I was sitting on the L at 14th, waiting for the train to start on its destination. I looked to my right: an old man reading the paper. To my left: empty seats, and further down a baby in a stroller facing his mother.
His mom’s head bobbed as she dozed off. Soon he kicked, and her head came up straight again. When he cooed I wanted to hug him. When he turned and smiled at me, I saw his cleft lip. He was still adorable, and when he showed all his teeth, he reminded me of my favorite junk food of my youth: ring-shaped cheesy poofs with four little protrusions at the front. They tasted really good.

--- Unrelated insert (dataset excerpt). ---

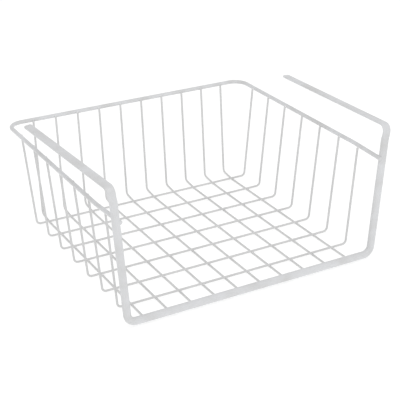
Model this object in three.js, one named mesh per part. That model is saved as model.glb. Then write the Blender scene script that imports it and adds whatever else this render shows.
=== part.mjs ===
import * as THREE from 'three';

// Under shelf basket of coated steel wire. Two pressed arms lie on top of a shelf board and carry
// the basket that hangs below it, open to the front. Millimetres, +Z up, +X to the right.
// While it is being built, y runs from the front rail's axis to the back and z from the surface
// that the floor wires stand on. The last lines move the origin to the middle of the outline.

// Wires, measured over the coating
const frameWire = 7.3;
const rimWire = 4.1;
const gridWire = 2.2;
const weldGap = 0.3;

// Basket
const basketDepth = 260.5;
const rimHeight = 106.3;
const rimHalfWidth = 138.8;
const rimDrawnInLength = 42.9;
const rimTipReach = 3.5;
const floorHalfWidth = 126.4;
const floorDepth = 249.5;
const floorWireCount = 10;
const floorWirePitch = 24.8;
const floorWireReach = 0.2;
const floorWireRise = 0.6;
const heelLength = 20;
const heelRise = 2.5;
const crossWireCount = 7;
const crossWirePitch = 32.6;
const firstCrossWire = 32.6;
const crossWireRise = 0.2;

// Hanger frame: rail, uprights and pressed arms
const railHalfWidth = 131.7;
const armHalfWidth = 142;
const armHeight = 138.4;
const armReach = 178.9;
const armDrop = 4.5;
const armSplay = 3.6;
const strapWidth = 8.4;
const strapThickness = 2.6;
const strapStepOut = 1.6;
const pressRamp = 4;
const tipCorner = 1.6;

// Bends, measured at the middle of the wire
const lowerCornerBend = 8.7;
const armBend = 6.5;
const rimBend = 15;
const rimDrawnInBend = 120;
const floorWireBend = 4;
const heelBend = 12;
const crossWireBend = 4.4;
const bendRoom = 1.1;
const bendSteps = 6;
const thickWireSides = 12;
const gridWireSides = 8;

const frameRadius = frameWire / 2;
const rimRadius = rimWire / 2;
const gridRadius = gridWire / 2;

// The floor wires lie lowest. The cross wires and the front rail are welded on top of them.
const floorWireLevel = gridRadius;
const crossWireLevel = floorWireLevel + gridWire + weldGap;
const railLevel = floorWireLevel + gridRadius + frameRadius + weldGap;

// How far the uprights lean out, per millimetre of height
const lean = (armHalfWidth - railHalfWidth) / (armHeight - railLevel);

// The wire is pressed flat over a short ramp that ends below the arm's bend
const strapStart = armHeight - armBend * bendRoom;
const shoulderHeight = strapStart - pressRamp;

function uprightAt(height) {
  return railHalfWidth + (height - railLevel) * lean;
}

// The rim is welded to the inner side of the uprights. Its sides run straight forward from the back
// and are drawn in over their last stretch to meet the uprights.
const rimFrontHalfWidth = uprightAt(rimHeight) - (frameRadius + rimRadius + weldGap) * Math.hypot(1, lean);

function rimSideAt(y) {
  const drawnIn = Math.max(1 - y / rimDrawnInLength, 0);
  return rimHalfWidth - (rimHalfWidth - rimFrontHalfWidth) * drawnIn;
}

function coatedSteel(colour) {
  return new THREE.MeshStandardMaterial({ color: colour, roughness: 0.38, metalness: 0 });
}

// Stations along a wire that runs straight between its corners and bends round the inner ones.
// Each corner is [x, y, z, bend radius], and the two ends have no bend.
function bentPath(corners) {
  const points = corners.map(([x, y, z]) => new THREE.Vector3(x, y, z));
  const runs = points.slice(1).map((point, i) => point.clone().sub(points[i]).normalize());
  const stations = [{ at: points[0], along: runs[0] }];
  for (let i = 1; i < points.length - 1; i += 1) {
    const radius = corners[i][3];
    const turn = runs[i - 1].angleTo(runs[i]);
    const axis = runs[i - 1].clone().cross(runs[i]).normalize();
    const start = points[i].clone().addScaledVector(runs[i - 1], -radius * Math.tan(turn / 2));
    const centre = start.clone().addScaledVector(axis.clone().cross(runs[i - 1]), radius);
    for (let step = 0; step <= bendSteps; step += 1) {
      const angle = (turn * step) / bendSteps;
      const at = start.clone().sub(centre).applyAxisAngle(axis, angle).add(centre);
      const along = runs[i - 1].clone().applyAxisAngle(axis, angle);
      stations.push({ at, along });
    }
  }
  stations.push({ at: points.at(-1), along: runs.at(-1) });
  return stations;
}

// Gives each station its section: a circle of this radius, drawn out sideways by stretch
function withSection(stations, radius, stretch = 0) {
  return stations.map((station) => ({ ...station, radius, stretch }));
}

// One closed skin round all the stations. A section's flats face the side direction, which is
// carried along the wire without twist, so the outermost flats give the wire's true size.
function sweep(stations, sides, firstSide) {
  const positions = [];
  const side = firstSide.clone();
  side.addScaledVector(stations[0].along, -side.dot(stations[0].along)).normalize();
  stations.forEach((station, i) => {
    const before = stations[Math.max(i - 1, 0)].along;
    side.applyQuaternion(new THREE.Quaternion().setFromUnitVectors(before, station.along));
    const across = station.along.clone().cross(side);
    for (let k = 0; k < sides; k += 1) {
      const angle = ((k + 0.5) / sides) * 2 * Math.PI;
      const reach = station.radius / Math.cos(Math.PI / sides);
      const sideways = reach * Math.cos(angle) + Math.sign(Math.cos(angle)) * station.stretch;
      const point = station.at.clone().addScaledVector(side, sideways);
      point.addScaledVector(across, reach * Math.sin(angle));
      positions.push(...point.toArray());
    }
  });
  const faces = [];
  for (let i = 0; i < stations.length - 1; i += 1) {
    for (let k = 0; k < sides; k += 1) {
      const here = i * sides + k;
      const next = i * sides + ((k + 1) % sides);
      faces.push(here, next, next + sides, here, next + sides, here + sides);
    }
  }
  const last = (stations.length - 1) * sides;
  for (let k = 1; k < sides - 1; k += 1) {
    faces.push(0, k + 1, k);
    faces.push(last, last + k, last + k + 1);
  }
  const geometry = new THREE.BufferGeometry();
  geometry.setAttribute('position', new THREE.Float32BufferAttribute(positions, 3));
  geometry.setIndex(faces);
  geometry.computeVertexNormals();
  return geometry;
}

function piece(name, geometry, colour) {
  const mesh = new THREE.Mesh(geometry, coatedSteel(colour));
  mesh.name = name;
  return mesh;
}

function mirrored(stations) {
  const flip = ({ x, y, z }) => new THREE.Vector3(-x, y, z);
  const copies = stations.map((s) => ({ ...s, at: flip(s.at), along: flip(s.along).negate() }));
  return copies.reverse();
}

// One thick wire: arm, upright, rail, upright, arm. Both arms are pressed flat from just below
// their upper bend to the tip, which is cut square with its corners taken off.
function hangerFrame() {
  const strapHalfWidth = armHalfWidth + strapStepOut;
  const strapPath = bentPath([
    [uprightAt(strapStart) + strapStepOut, 0, strapStart],
    [strapHalfWidth, 0, armHeight, armBend],
    [strapHalfWidth + armSplay, armReach, armHeight - armDrop],
  ]);
  const tip = strapPath.at(-1);
  const beforeTip = { at: tip.at.clone().addScaledVector(tip.along, -tipCorner), along: tip.along };
  const strapStretch = (strapWidth - strapThickness) / 2;
  const strap = withSection([...strapPath.slice(0, -1), beforeTip], strapThickness / 2, strapStretch);
  strap.push({ ...tip, radius: strapThickness / 2, stretch: strapStretch - tipCorner });
  const wire = withSection(
    bentPath([
      [-uprightAt(shoulderHeight), 0, shoulderHeight],
      [-railHalfWidth, 0, railLevel, lowerCornerBend],
      [railHalfWidth, 0, railLevel, lowerCornerBend],
      [uprightAt(shoulderHeight), 0, shoulderHeight],
    ]),
    frameRadius,
  );
  const inward = new THREE.Vector3(1, 0, lean);
  const geometry = sweep([...mirrored(strap), ...wire, ...strap], thickWireSides, inward);
  return piece('hanger_frame', geometry, 0xeceded);
}

// One medium wire along the left side, the back and the right side, past both uprights
function rimLoop() {
  const path = bentPath([
    [-rimSideAt(-rimTipReach), -rimTipReach, rimHeight],
    [-rimHalfWidth, rimDrawnInLength, rimHeight, rimDrawnInBend],
    [-rimHalfWidth, basketDepth, rimHeight, rimBend],
    [rimHalfWidth, basketDepth, rimHeight, rimBend],
    [rimHalfWidth, rimDrawnInLength, rimHeight, rimDrawnInBend],
    [rimSideAt(-rimTipReach), -rimTipReach, rimHeight],
  ]);
  const up = new THREE.Vector3(0, 0, 1);
  return piece('rim_wire', sweep(withSection(path, rimRadius), thickWireSides, up), 0xeceded);
}

// From under the front rail to the back and up to the inner side of the rim. At its heel, behind
// the last cross wire, the floor rises a little before the wire turns up.
function floorWire(number) {
  const x = (number - (floorWireCount + 1) / 2) * floorWirePitch;
  const seat = rimRadius + gridRadius + weldGap;
  const footLevel = floorWireLevel + heelRise;
  const rise = (rimHeight - footLevel) / (basketDepth - seat - floorDepth);
  const rimY = basketDepth - seat * Math.hypot(1, 1 / rise);
  const path = bentPath([
    [x, -floorWireReach, floorWireLevel],
    [x, floorDepth - heelLength, floorWireLevel, heelBend],
    [x, floorDepth, footLevel, floorWireBend],
    [x, rimY + floorWireRise / rise, rimHeight + floorWireRise],
  ]);
  const sideways = new THREE.Vector3(1, 0, 0);
  const geometry = sweep(withSection(path, gridRadius), gridWireSides, sideways);
  return piece(`floor_wire_${String(number).padStart(2, '0')}`, geometry, 0xe8e9e8);
}

// A U across the basket, with both ends welded to the inner side of the rim
function crossWire(number) {
  const y = firstCrossWire + (number - 1) * crossWirePitch;
  const seat = rimRadius + gridRadius + weldGap;
  const spread = (rimSideAt(y) - seat - floorHalfWidth) / (rimHeight - crossWireLevel);
  const topHalfWidth = rimSideAt(y) - seat * Math.hypot(1, spread);
  const tipHalfWidth = topHalfWidth + crossWireRise * spread;
  const tipHeight = rimHeight + crossWireRise;
  const path = bentPath([
    [-tipHalfWidth, y, tipHeight],
    [-floorHalfWidth, y, crossWireLevel, crossWireBend],
    [floorHalfWidth, y, crossWireLevel, crossWireBend],
    [tipHalfWidth, y, tipHeight],
  ]);
  const back = new THREE.Vector3(0, 1, 0);
  const geometry = sweep(withSection(path, gridRadius), gridWireSides, back);
  return piece(`cross_wire_${number}`, geometry, 0xe8e9e8);
}

const basket = new THREE.Group();
basket.add(hangerFrame());
basket.add(rimLoop());
for (let number = 1; number <= floorWireCount; number += 1) {
  basket.add(floorWire(number));
}
for (let number = 1; number <= crossWireCount; number += 1) {
  basket.add(crossWire(number));
}

// The origin is the middle of the outline, on the surface that the basket stands on
const outline = new THREE.Box3().setFromObject(basket);
const middle = outline.getCenter(new THREE.Vector3());
basket.position.set(-middle.x, -middle.y, -outline.min.z);

export default basket;
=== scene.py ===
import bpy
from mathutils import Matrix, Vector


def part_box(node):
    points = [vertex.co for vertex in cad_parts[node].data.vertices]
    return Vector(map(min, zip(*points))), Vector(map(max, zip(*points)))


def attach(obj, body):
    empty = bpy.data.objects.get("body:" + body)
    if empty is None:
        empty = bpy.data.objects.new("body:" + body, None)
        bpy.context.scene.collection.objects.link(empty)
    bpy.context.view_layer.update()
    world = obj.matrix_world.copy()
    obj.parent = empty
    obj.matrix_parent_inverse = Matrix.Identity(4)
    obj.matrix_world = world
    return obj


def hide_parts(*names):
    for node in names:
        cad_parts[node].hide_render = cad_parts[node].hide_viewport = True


bl_info = {
    "name": "Under Shelf Basket",
    "version": (1, 0, 0),
    "blender": (4, 5, 0),
    "location": "3D View > Sidebar > Basket",
    "description": "Dresses the frame of a coated wire basket that hangs below a shelf board",
    "category": "Object",
}

import math

import bmesh
import bpy
from bpy.props import FloatProperty, IntProperty, PointerProperty, StringProperty
from mathutils import Matrix, Vector

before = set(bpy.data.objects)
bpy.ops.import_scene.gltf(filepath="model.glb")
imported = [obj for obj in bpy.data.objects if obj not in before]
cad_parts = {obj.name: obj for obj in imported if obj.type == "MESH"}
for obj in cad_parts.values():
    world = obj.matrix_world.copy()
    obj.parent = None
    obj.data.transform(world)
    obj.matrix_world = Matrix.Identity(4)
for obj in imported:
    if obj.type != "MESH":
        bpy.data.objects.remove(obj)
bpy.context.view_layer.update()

X_AXIS = Vector((1, 0, 0))
Y_AXIS = Vector((0, 1, 0))
Z_AXIS = Vector((0, 0, 1))
NO_SHIFT = Vector((0, 0, 0))
IN_PLACE = Matrix.Identity(4)
MERGE_DISTANCE = 1e-6
SENSOR_WIDTH_MM = 36.0
VIEW_DEPTH = 100.0
WHITE = "#FFFFFF"
HANGER = "hanger_frame"
RIM = "rim_wire"
FLOOR_WIRES = sorted(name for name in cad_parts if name.startswith("floor_wire"))
CROSS_WIRES = sorted(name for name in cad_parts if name.startswith("cross_wire"))


def length(name, description, default):
    """A size in metres that the user can change"""
    return FloatProperty(
        name=name, description=description, default=default, min=0.0, precision=5,
        unit="LENGTH", subtype="DISTANCE",
    )


def angle(name, description, degrees):
    """An angle that the user can change, given here in degrees"""
    return FloatProperty(
        name=name, description=description, default=math.radians(degrees),
        unit="ROTATION", subtype="ANGLE",
    )


def number(name, description, default):
    """A plain number that the user can change"""
    return FloatProperty(name=name, description=description, default=default, min=0.0)


def count(name, description, default, least):
    """A whole number that the user can change"""
    return IntProperty(name=name, description=description, default=default, min=least)


def hex_colour(name, description, default):
    """An sRGB colour that the user can change, written as hex"""
    return StringProperty(name=name, description=description, default=default)


class WireSizes(bpy.types.PropertyGroup):
    """Sizes that all the wires share"""

    frame_wire: length("Frame wire", "Thickness of the hanger frame over its coating", 0.0073)
    thick_sides: count("Thick sides", "Sides of the hanger frame and the rim", 32, 8)
    grid_sides: count("Thin sides", "Sides of a thin wire", 16, 8)
    bend_steps: count("Bend steps", "Steps round each bend", 10, 3)
    end_steps: count("End steps", "Steps round the edge of a cut end", 3, 1)
    end_rounding: number("End rounding", "Share of a wire's radius that the coating rounds off there", 0.45)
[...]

I wondered whether his gums got cold when the wind blew. I thought of him in his smile, oblivious, and wondered at what point the feelings of hopelessness and self-loathing would afflict him. A curse, he’ll call it then, as he will read it in his mother’s eyes.
But does God really give us curses? A curse yes, because it makes life difficult, and it makes you wonder why He’d get the idea of doing that. But is it also an opportunity? A key to gaining greater depth of character, greater compassion, greater understanding…a stepping stone, a tool itself that will enable this kid to understand and help others? Most spoiled, beautiful children don’t get that chance, the poor things.
The train still sighed and sputtered. In the bright white light, the baby cooed and smiled at me again.
Does God hand out curses? I thought again then. We both waited.